■ DIRECTIVE
Take the lines from the one bearing "obj.matrix_parent_inverse = Matrix.Identity(4)" to the one bearing "bpy.data.objects.remove(obj)", inclusive, and reproduce them exactly; include no other line.

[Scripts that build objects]
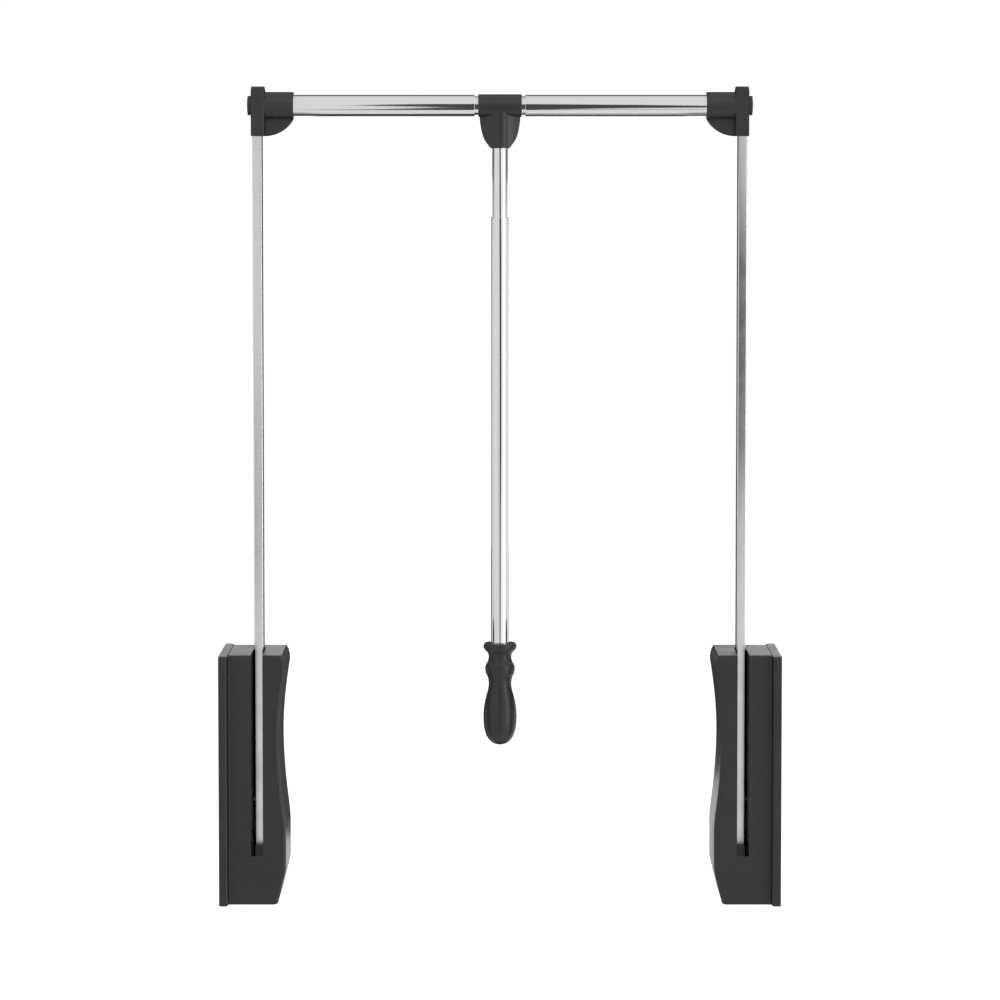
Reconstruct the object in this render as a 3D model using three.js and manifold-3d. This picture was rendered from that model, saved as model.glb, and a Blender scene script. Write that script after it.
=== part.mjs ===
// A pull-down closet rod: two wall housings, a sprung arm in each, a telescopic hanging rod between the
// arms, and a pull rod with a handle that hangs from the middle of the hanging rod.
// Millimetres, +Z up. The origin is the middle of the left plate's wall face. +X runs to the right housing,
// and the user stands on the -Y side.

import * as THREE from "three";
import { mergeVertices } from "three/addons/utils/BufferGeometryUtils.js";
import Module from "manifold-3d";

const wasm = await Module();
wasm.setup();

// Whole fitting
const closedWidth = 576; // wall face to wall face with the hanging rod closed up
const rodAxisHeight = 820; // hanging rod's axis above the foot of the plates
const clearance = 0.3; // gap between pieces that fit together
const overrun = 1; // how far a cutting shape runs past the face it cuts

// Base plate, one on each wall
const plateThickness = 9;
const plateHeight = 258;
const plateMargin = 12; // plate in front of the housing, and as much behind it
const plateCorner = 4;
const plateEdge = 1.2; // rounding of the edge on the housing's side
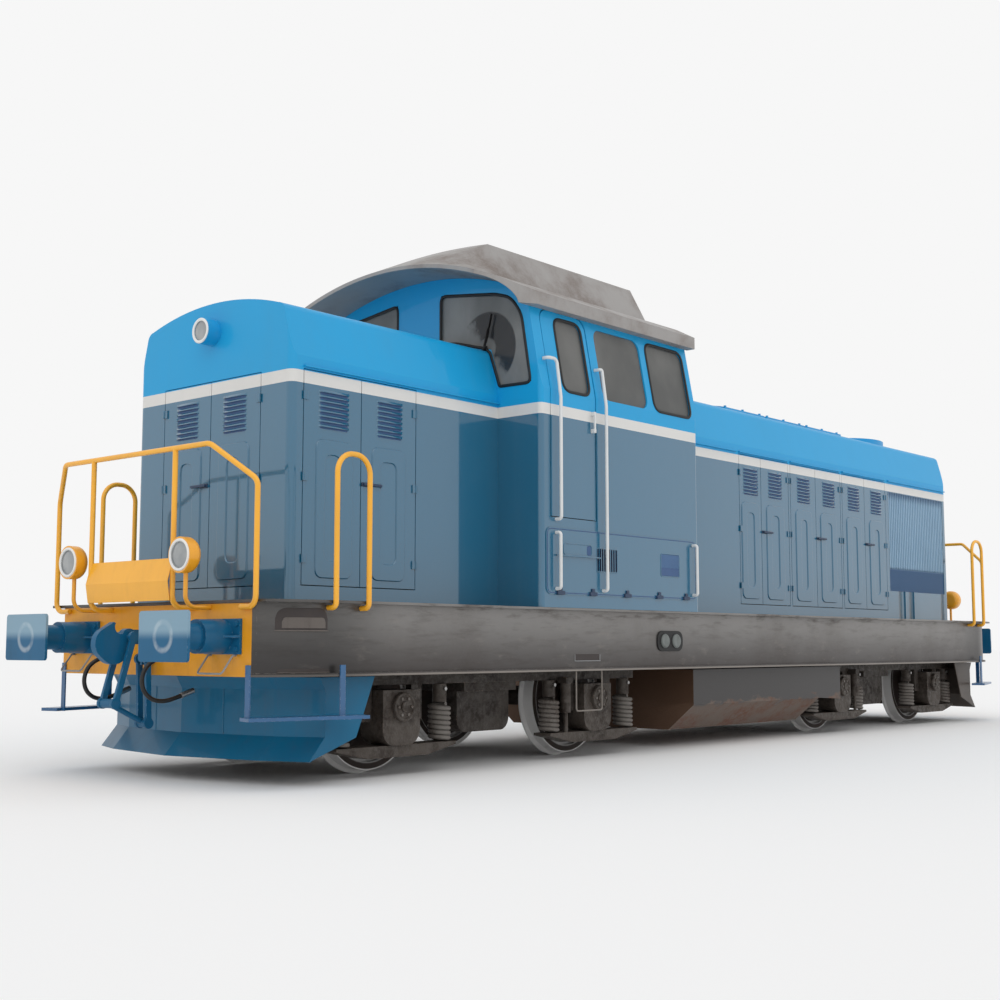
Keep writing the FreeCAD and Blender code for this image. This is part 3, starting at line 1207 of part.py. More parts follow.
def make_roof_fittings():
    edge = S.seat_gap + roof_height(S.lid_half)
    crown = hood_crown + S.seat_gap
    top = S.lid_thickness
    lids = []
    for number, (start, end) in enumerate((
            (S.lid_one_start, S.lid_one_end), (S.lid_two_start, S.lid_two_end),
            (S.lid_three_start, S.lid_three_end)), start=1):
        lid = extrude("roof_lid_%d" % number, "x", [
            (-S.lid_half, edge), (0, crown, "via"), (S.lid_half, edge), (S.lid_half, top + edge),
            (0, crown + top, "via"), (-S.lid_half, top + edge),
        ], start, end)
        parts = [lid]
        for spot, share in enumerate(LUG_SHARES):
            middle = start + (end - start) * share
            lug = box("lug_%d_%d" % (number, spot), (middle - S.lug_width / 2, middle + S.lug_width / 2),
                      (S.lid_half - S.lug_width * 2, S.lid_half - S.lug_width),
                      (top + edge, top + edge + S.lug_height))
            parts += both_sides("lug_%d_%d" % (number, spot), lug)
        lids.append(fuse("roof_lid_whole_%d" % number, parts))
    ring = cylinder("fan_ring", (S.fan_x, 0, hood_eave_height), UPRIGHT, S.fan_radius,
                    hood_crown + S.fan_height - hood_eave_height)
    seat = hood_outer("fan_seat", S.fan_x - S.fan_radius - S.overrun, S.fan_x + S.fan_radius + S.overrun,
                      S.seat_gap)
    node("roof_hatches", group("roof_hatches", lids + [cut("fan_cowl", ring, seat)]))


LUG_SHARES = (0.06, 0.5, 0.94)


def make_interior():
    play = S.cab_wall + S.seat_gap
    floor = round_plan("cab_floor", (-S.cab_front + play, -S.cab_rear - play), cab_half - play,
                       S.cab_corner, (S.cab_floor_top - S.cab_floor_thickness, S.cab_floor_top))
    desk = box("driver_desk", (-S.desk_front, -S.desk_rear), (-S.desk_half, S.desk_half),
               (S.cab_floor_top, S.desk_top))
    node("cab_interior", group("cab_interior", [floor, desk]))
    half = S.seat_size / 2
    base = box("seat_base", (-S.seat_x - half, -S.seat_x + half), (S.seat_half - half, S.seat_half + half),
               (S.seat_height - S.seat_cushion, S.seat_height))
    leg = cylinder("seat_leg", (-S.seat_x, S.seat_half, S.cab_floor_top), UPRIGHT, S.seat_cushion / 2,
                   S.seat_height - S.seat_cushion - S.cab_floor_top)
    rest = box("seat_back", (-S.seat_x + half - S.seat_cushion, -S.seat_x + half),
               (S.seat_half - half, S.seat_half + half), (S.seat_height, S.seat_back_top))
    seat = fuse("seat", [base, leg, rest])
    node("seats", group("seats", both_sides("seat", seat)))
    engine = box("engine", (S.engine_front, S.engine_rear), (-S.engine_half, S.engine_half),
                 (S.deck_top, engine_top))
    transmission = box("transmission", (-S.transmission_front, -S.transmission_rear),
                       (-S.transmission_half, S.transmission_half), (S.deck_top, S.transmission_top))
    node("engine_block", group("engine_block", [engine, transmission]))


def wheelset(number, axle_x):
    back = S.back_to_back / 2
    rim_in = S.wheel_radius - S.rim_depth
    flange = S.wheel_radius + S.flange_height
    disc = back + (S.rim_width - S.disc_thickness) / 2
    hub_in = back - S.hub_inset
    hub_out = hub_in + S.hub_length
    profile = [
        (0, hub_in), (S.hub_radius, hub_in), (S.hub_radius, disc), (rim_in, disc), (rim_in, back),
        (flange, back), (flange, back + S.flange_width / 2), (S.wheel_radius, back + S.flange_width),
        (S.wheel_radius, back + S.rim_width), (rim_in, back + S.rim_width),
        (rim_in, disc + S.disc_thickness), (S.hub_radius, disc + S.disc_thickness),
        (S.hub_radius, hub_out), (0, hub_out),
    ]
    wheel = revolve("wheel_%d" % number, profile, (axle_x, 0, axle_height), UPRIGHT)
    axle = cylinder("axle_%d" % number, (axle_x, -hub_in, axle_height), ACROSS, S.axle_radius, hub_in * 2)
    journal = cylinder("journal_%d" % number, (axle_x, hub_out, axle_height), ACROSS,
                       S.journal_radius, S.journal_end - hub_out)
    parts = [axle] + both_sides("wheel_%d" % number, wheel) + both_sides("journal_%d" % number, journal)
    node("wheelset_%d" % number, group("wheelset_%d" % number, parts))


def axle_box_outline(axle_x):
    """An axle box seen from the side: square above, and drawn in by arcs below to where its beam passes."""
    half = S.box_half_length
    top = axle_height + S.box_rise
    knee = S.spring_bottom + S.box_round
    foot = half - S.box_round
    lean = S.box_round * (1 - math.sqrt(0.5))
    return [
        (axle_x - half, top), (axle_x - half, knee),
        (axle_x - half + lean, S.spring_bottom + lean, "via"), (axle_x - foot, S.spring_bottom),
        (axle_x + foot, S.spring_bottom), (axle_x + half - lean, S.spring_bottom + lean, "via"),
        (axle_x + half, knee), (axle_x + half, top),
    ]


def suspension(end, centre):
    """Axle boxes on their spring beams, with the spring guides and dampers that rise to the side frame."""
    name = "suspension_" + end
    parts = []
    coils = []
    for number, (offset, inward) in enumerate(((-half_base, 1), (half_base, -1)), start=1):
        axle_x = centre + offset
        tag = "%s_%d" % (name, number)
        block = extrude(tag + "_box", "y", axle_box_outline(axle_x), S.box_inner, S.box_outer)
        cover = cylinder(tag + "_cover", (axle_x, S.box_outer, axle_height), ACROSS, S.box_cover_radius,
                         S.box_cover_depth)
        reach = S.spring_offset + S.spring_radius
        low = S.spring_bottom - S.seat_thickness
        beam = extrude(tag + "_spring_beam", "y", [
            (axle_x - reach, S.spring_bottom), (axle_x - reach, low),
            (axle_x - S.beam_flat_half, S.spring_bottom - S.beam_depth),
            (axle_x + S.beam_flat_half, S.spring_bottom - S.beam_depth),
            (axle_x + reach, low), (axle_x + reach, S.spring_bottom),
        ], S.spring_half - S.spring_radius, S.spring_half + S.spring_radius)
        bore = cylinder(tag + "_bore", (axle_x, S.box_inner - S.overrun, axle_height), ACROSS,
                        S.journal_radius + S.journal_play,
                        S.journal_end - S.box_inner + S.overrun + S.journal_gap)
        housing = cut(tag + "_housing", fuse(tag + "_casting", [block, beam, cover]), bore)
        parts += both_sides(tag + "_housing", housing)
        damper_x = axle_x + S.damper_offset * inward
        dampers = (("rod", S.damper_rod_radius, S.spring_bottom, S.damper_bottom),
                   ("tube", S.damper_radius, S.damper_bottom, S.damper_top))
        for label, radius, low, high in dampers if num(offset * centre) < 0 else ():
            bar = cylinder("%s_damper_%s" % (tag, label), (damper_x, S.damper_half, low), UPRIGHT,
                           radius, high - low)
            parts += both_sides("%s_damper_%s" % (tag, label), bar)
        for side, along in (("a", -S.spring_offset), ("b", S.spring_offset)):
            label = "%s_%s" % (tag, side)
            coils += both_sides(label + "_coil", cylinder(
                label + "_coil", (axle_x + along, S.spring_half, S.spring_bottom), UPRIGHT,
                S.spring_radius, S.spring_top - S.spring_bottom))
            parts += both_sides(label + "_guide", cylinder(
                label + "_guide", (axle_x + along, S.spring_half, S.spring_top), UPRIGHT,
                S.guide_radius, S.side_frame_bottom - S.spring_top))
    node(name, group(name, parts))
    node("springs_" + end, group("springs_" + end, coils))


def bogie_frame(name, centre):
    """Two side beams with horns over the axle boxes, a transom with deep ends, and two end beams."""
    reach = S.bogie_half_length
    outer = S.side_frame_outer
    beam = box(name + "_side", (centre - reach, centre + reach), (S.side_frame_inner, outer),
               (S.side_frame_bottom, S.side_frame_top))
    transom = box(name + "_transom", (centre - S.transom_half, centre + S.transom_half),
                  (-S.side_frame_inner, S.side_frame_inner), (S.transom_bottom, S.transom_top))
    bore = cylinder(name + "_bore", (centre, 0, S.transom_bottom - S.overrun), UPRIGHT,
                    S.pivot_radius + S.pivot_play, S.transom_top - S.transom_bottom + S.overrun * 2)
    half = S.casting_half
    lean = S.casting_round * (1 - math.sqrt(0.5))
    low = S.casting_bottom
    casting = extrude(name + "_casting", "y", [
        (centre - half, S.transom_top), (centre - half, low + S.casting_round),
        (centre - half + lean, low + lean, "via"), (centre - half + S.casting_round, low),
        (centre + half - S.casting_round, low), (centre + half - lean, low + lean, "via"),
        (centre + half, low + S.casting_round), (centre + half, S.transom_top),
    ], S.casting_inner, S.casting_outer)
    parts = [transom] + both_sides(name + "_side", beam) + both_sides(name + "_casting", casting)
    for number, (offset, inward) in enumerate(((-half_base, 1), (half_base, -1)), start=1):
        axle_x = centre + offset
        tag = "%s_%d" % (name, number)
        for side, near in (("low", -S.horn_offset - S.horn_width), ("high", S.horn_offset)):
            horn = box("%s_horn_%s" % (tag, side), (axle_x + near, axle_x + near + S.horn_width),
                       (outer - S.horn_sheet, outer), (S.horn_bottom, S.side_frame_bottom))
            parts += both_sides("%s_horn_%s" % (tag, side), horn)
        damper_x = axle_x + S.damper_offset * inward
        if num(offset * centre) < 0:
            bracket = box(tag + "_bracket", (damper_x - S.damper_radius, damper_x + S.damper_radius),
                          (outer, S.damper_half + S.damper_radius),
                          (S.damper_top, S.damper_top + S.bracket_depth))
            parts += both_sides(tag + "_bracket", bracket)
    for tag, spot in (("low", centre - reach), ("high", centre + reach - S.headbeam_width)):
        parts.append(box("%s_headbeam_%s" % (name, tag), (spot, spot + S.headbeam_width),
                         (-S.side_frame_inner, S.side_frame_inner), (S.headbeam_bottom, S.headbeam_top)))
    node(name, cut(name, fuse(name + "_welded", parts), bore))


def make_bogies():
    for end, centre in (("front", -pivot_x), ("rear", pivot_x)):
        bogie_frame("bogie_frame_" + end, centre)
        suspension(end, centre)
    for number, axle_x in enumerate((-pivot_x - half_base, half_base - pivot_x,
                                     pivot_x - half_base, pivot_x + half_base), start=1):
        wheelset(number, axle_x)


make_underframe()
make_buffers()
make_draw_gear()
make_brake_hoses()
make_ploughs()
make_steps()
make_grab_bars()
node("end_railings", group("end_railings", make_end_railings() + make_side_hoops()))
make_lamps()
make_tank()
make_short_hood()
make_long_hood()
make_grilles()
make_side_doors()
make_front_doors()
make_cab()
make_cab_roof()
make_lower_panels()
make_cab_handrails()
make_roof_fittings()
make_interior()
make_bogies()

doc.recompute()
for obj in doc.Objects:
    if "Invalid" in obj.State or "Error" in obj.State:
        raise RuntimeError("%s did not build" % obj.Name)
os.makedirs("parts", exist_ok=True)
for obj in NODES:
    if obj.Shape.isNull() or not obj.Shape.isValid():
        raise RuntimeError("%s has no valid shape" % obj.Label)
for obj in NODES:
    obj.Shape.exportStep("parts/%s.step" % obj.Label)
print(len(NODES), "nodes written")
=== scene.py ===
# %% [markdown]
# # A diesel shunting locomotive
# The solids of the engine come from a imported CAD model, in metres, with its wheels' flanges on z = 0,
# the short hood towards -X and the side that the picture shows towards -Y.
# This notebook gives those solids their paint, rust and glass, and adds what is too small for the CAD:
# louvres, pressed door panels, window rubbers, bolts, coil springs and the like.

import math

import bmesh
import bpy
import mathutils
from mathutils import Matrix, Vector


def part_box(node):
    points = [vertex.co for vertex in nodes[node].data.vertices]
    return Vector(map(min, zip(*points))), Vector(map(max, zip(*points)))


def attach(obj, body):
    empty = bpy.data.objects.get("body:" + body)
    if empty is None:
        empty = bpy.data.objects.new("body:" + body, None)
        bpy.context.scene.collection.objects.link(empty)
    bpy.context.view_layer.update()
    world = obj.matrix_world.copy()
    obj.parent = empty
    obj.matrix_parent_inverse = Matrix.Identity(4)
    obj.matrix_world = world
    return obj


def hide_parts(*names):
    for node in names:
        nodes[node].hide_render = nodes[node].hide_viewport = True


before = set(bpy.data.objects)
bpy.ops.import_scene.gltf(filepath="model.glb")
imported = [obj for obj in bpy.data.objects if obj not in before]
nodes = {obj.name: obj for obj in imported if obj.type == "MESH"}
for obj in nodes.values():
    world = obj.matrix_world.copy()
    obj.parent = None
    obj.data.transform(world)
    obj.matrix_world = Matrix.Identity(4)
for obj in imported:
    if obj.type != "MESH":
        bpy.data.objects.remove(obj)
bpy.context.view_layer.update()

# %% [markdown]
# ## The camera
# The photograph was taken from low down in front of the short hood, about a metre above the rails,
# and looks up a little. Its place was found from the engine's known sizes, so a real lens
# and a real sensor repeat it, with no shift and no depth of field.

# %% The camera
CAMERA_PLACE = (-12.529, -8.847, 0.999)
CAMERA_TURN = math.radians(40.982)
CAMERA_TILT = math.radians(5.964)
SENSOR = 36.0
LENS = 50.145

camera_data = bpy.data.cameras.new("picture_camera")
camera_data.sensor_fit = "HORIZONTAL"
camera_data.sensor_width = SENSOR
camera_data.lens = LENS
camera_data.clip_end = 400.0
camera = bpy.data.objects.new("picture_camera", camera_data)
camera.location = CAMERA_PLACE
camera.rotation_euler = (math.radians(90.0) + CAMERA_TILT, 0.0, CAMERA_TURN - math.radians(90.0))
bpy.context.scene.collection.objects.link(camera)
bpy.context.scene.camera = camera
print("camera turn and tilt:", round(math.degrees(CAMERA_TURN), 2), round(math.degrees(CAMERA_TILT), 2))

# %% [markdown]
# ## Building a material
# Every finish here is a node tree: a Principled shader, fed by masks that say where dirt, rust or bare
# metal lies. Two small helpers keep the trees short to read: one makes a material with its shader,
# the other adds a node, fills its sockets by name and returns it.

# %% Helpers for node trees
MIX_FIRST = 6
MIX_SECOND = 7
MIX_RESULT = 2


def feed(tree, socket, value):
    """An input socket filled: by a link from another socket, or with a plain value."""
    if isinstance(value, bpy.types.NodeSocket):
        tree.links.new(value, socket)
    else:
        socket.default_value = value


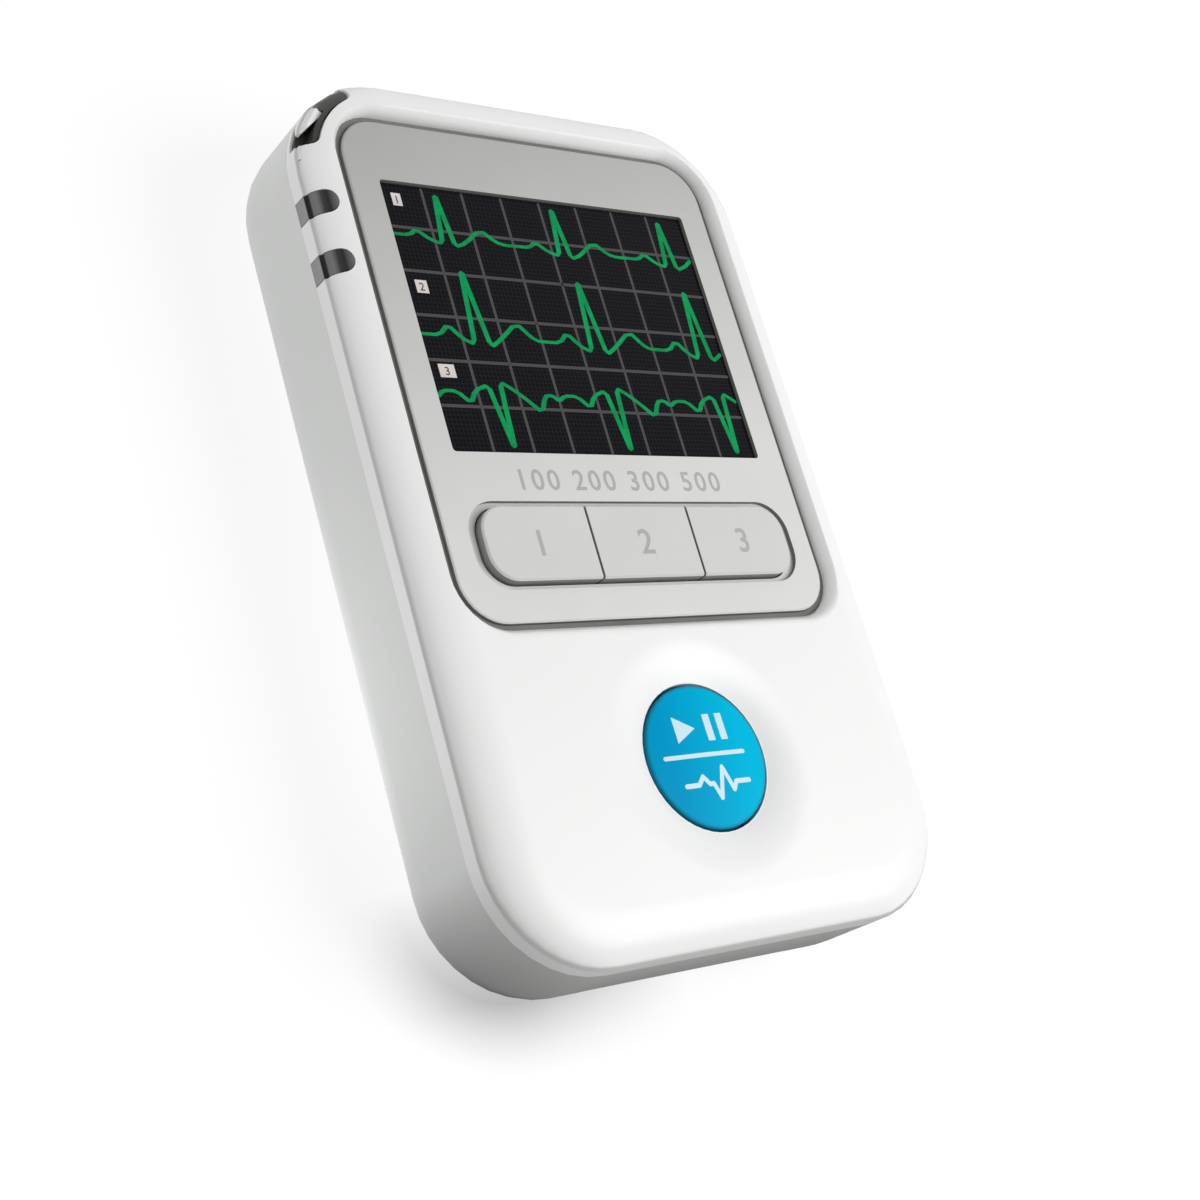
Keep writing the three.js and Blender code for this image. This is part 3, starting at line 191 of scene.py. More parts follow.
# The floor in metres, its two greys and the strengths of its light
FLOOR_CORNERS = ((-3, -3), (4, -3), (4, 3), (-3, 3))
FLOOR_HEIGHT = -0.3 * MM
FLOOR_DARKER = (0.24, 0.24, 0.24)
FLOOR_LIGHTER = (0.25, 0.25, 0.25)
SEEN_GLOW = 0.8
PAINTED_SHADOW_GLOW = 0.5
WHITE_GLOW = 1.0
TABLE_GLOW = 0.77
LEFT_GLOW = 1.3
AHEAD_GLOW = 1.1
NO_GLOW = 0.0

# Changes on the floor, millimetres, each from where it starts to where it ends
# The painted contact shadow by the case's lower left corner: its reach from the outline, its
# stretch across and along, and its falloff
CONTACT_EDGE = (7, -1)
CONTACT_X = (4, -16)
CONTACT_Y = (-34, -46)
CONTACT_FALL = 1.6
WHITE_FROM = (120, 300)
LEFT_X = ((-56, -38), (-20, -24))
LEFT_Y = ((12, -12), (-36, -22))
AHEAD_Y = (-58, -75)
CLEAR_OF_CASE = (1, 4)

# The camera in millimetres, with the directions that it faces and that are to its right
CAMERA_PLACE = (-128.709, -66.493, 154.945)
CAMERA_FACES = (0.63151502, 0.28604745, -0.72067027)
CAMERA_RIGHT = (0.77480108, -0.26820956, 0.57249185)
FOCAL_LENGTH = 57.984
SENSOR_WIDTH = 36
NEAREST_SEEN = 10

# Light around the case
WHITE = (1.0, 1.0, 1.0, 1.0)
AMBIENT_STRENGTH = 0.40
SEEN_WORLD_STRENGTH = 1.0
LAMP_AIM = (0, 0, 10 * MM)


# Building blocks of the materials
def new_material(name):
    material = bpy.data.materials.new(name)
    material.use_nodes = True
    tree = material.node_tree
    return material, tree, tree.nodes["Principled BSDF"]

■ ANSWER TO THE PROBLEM
    obj.matrix_parent_inverse = Matrix.Identity(4)
    obj.matrix_world = world
    return obj


def hide_parts(*names):
    for node in names:
        nodes[node].hide_render = nodes[node].hide_viewport = True


before = set(bpy.data.objects)
bpy.ops.import_scene.gltf(filepath="model.glb")
imported = [obj for obj in bpy.data.objects if obj not in before]
nodes = {obj.name: obj for obj in imported if obj.type == "MESH"}
for obj in nodes.values():
    world = obj.matrix_world.copy()
    obj.parent = None
    obj.data.transform(world)
    obj.matrix_world = Matrix.Identity(4)
for obj in imported:
    if obj.type != "MESH":
        bpy.data.objects.remove(obj)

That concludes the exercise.